### SET TASK
Can all of these lines be returned exactly?

### GIVEN DATA
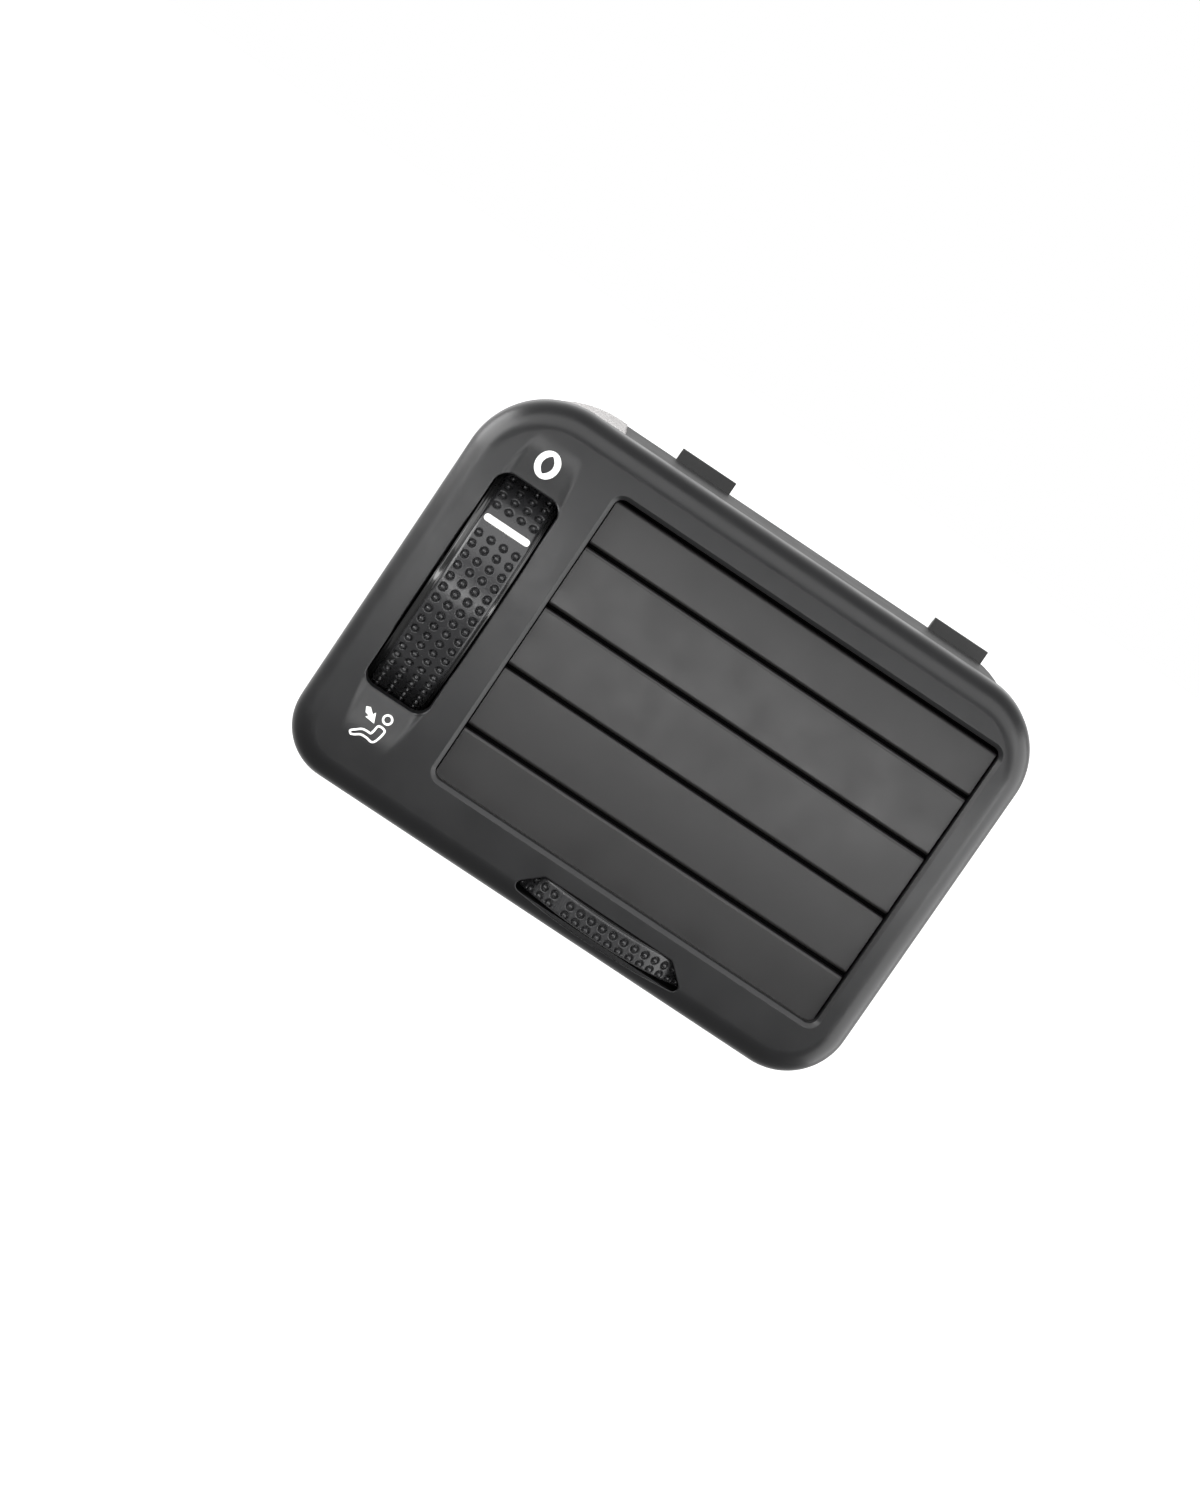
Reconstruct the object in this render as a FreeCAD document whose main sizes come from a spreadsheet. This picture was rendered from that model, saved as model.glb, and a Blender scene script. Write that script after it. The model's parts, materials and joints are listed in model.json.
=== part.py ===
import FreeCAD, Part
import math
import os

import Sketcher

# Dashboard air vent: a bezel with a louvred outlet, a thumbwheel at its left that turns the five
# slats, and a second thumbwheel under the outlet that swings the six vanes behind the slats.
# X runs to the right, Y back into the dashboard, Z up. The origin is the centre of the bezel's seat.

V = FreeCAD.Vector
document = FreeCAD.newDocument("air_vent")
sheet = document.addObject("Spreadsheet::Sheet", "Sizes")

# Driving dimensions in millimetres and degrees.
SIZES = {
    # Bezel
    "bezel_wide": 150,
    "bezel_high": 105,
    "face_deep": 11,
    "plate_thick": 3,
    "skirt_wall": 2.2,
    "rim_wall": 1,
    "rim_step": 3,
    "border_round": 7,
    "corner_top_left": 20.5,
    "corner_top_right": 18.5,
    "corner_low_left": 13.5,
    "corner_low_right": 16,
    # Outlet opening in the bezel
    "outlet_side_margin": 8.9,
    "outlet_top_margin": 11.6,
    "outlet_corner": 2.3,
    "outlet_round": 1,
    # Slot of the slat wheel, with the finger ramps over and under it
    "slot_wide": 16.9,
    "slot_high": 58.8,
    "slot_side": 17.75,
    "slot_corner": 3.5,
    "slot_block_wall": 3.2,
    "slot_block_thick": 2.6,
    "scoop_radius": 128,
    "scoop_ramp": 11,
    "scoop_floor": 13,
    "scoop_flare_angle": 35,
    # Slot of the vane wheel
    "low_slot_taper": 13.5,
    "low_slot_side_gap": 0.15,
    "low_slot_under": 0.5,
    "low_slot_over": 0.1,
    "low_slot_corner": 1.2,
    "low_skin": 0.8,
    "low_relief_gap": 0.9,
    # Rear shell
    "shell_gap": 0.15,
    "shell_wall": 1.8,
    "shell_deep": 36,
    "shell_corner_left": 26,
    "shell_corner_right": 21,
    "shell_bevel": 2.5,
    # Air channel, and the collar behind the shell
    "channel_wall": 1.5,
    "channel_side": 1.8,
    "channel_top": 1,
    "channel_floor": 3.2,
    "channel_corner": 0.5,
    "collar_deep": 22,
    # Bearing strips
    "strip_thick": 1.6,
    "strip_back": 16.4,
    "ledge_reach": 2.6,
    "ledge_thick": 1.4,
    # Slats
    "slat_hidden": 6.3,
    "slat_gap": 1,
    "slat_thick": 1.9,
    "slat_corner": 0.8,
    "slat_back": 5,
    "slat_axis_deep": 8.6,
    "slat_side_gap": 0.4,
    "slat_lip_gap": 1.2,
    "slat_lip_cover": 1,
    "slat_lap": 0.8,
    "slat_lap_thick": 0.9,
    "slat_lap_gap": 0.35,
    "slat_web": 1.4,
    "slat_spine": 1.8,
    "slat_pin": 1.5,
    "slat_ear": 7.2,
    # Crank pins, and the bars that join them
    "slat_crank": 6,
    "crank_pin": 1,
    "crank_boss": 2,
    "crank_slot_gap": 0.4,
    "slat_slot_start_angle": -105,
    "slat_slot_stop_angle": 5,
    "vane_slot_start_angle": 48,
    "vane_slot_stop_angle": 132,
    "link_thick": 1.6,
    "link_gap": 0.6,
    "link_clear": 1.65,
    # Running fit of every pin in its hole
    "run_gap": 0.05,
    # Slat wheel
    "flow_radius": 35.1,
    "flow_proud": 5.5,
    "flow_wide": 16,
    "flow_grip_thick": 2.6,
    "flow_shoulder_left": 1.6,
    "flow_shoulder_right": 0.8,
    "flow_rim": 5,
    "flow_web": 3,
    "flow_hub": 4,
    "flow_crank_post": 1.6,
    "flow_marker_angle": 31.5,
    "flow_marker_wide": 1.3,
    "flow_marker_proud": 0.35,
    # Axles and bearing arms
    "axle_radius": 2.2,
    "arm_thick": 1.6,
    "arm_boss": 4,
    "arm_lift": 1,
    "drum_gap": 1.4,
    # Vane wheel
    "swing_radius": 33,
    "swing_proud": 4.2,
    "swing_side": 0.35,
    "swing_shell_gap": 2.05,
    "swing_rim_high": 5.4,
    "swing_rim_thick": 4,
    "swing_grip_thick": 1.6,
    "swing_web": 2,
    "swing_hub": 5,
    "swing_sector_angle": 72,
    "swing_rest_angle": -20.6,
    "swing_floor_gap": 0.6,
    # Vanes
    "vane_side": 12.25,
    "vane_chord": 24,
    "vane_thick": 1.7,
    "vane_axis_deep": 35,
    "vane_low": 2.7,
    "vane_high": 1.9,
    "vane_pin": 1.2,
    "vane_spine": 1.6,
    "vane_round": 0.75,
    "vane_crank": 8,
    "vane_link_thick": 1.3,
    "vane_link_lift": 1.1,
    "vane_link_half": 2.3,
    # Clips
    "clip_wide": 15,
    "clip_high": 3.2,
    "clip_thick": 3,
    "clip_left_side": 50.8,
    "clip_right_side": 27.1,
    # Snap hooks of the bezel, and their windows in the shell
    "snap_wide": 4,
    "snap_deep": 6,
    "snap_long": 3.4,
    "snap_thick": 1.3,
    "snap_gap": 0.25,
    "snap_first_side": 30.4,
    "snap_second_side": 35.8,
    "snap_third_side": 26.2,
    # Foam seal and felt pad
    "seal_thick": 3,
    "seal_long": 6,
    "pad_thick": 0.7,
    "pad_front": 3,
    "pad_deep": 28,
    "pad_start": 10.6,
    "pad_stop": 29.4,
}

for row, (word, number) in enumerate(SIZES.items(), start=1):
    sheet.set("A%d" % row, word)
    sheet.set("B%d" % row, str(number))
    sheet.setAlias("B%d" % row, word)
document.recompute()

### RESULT
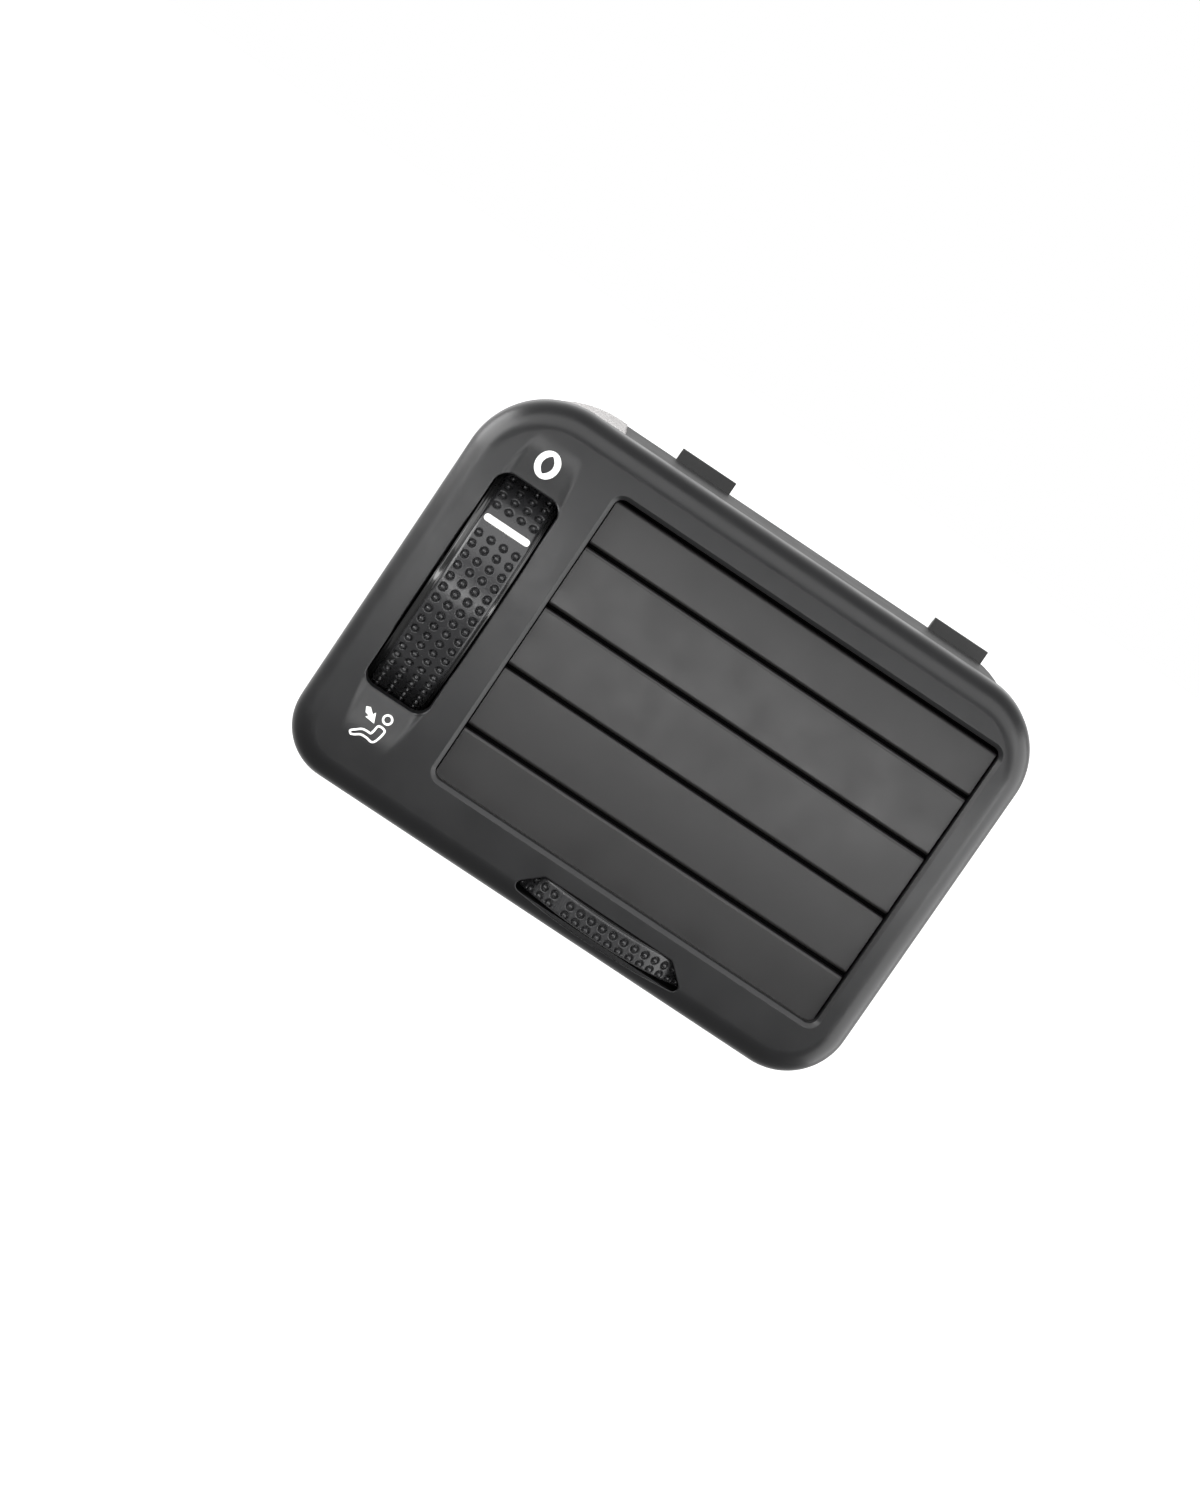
Reconstruct the object in this render as a FreeCAD document whose main sizes come from a spreadsheet. This picture was rendered from that model, saved as model.glb, and a Blender scene script. Write that script after it. The model's parts, materials and joints are listed in model.json.
=== part.py ===
import FreeCAD, Part
import math
import os

import Sketcher

# Dashboard air vent: a bezel with a louvred outlet, a thumbwheel at its left that turns the five
# slats, and a second thumbwheel under the outlet that swings the six vanes behind the slats.
# X runs to the right, Y back into the dashboard, Z up. The origin is the centre of the bezel's seat.

V = FreeCAD.Vector
document = FreeCAD.newDocument("air_vent")
sheet = document.addObject("Spreadsheet::Sheet", "Sizes")

# Driving dimensions in millimetres and degrees.
SIZES = {
    # Bezel
    "bezel_wide": 150,
    "bezel_high": 105,
    "face_deep": 11,
    "plate_thick": 3,
    "skirt_wall": 2.2,
    "rim_wall": 1,
    "rim_step": 3,
    "border_round": 7,
    "corner_top_left": 20.5,
    "corner_top_right": 18.5,
    "corner_low_left": 13.5,
    "corner_low_right": 16,
    # Outlet opening in the bezel
    "outlet_side_margin": 8.9,
    "outlet_top_margin": 11.6,
    "outlet_corner": 2.3,
    "outlet_round": 1,
    # Slot of the slat wheel, with the finger ramps over and under it
    "slot_wide": 16.9,
    "slot_high": 58.8,
    "slot_side": 17.75,
    "slot_corner": 3.5,
    "slot_block_wall": 3.2,
    "slot_block_thick": 2.6,
    "scoop_radius": 128,
    "scoop_ramp": 11,
    "scoop_floor": 13,
    "scoop_flare_angle": 35,
    # Slot of the vane wheel
    "low_slot_taper": 13.5,
    "low_slot_side_gap": 0.15,
    "low_slot_under": 0.5,
    "low_slot_over": 0.1,
    "low_slot_corner": 1.2,
    "low_skin": 0.8,
    "low_relief_gap": 0.9,
    # Rear shell
    "shell_gap": 0.15,
    "shell_wall": 1.8,
    "shell_deep": 36,
    "shell_corner_left": 26,
    "shell_corner_right": 21,
    "shell_bevel": 2.5,
    # Air channel, and the collar behind the shell
    "channel_wall": 1.5,
    "channel_side": 1.8,
    "channel_top": 1,
    "channel_floor": 3.2,
    "channel_corner": 0.5,
    "collar_deep": 22,
    # Bearing strips
    "strip_thick": 1.6,
    "strip_back": 16.4,
    "ledge_reach": 2.6,
    "ledge_thick": 1.4,
    # Slats
    "slat_hidden": 6.3,
    "slat_gap": 1,
    "slat_thick": 1.9,
    "slat_corner": 0.8,
    "slat_back": 5,
    "slat_axis_deep": 8.6,
    "slat_side_gap": 0.4,
    "slat_lip_gap": 1.2,
    "slat_lip_cover": 1,
    "slat_lap": 0.8,
    "slat_lap_thick": 0.9,
    "slat_lap_gap": 0.35,
    "slat_web": 1.4,
    "slat_spine": 1.8,
    "slat_pin": 1.5,
    "slat_ear": 7.2,
    # Crank pins, and the bars that join them
    "slat_crank": 6,
    "crank_pin": 1,
    "crank_boss": 2,
    "crank_slot_gap": 0.4,
    "slat_slot_start_angle": -105,
    "slat_slot_stop_angle": 5,
    "vane_slot_start_angle": 48,
    "vane_slot_stop_angle": 132,
    "link_thick": 1.6,
    "link_gap": 0.6,
    "link_clear": 1.65,
    # Running fit of every pin in its hole
    "run_gap": 0.05,
    # Slat wheel
    "flow_radius": 35.1,
    "flow_proud": 5.5,
    "flow_wide": 16,
    "flow_grip_thick": 2.6,
    "flow_shoulder_left": 1.6,
    "flow_shoulder_right": 0.8,
    "flow_rim": 5,
    "flow_web": 3,
    "flow_hub": 4,
    "flow_crank_post": 1.6,
    "flow_marker_angle": 31.5,
    "flow_marker_wide": 1.3,
    "flow_marker_proud": 0.35,
    # Axles and bearing arms
    "axle_radius": 2.2,
    "arm_thick": 1.6,
    "arm_boss": 4,
    "arm_lift": 1,
    "drum_gap": 1.4,
    # Vane wheel
    "swing_radius": 33,
    "swing_proud": 4.2,
    "swing_side": 0.35,
    "swing_shell_gap": 2.05,
    "swing_rim_high": 5.4,
    "swing_rim_thick": 4,
    "swing_grip_thick": 1.6,
    "swing_web": 2,
    "swing_hub": 5,
    "swing_sector_angle": 72,
    "swing_rest_angle": -20.6,
    "swing_floor_gap": 0.6,
    # Vanes
    "vane_side": 12.25,
    "vane_chord": 24,
    "vane_thick": 1.7,
    "vane_axis_deep": 35,
    "vane_low": 2.7,
    "vane_high": 1.9,
    "vane_pin": 1.2,
    "vane_spine": 1.6,
    "vane_round": 0.75,
    "vane_crank": 8,
    "vane_link_thick": 1.3,
    "vane_link_lift": 1.1,
    "vane_link_half": 2.3,
    # Clips
    "clip_wide": 15,
    "clip_high": 3.2,
    "clip_thick": 3,
    "clip_left_side": 50.8,
    "clip_right_side": 27.1,
    # Snap hooks of the bezel, and their windows in the shell
    "snap_wide": 4,
    "snap_deep": 6,
    "snap_long": 3.4,
    "snap_thick": 1.3,
    "snap_gap": 0.25,
    "snap_first_side": 30.4,
    "snap_second_side": 35.8,
    "snap_third_side": 26.2,
    # Foam seal and felt pad
    "seal_thick": 3,
    "seal_long": 6,
    "pad_thick": 0.7,
    "pad_front": 3,
    "pad_deep": 28,
    "pad_start": 10.6,
    "pad_stop": 29.4,
}

for row, (word, number) in enumerate(SIZES.items(), start=1):
    sheet.set("A%d" % row, word)
    sheet.set("B%d" % row, str(number))
    sheet.setAlias("B%d" % row, word)
document.recompute()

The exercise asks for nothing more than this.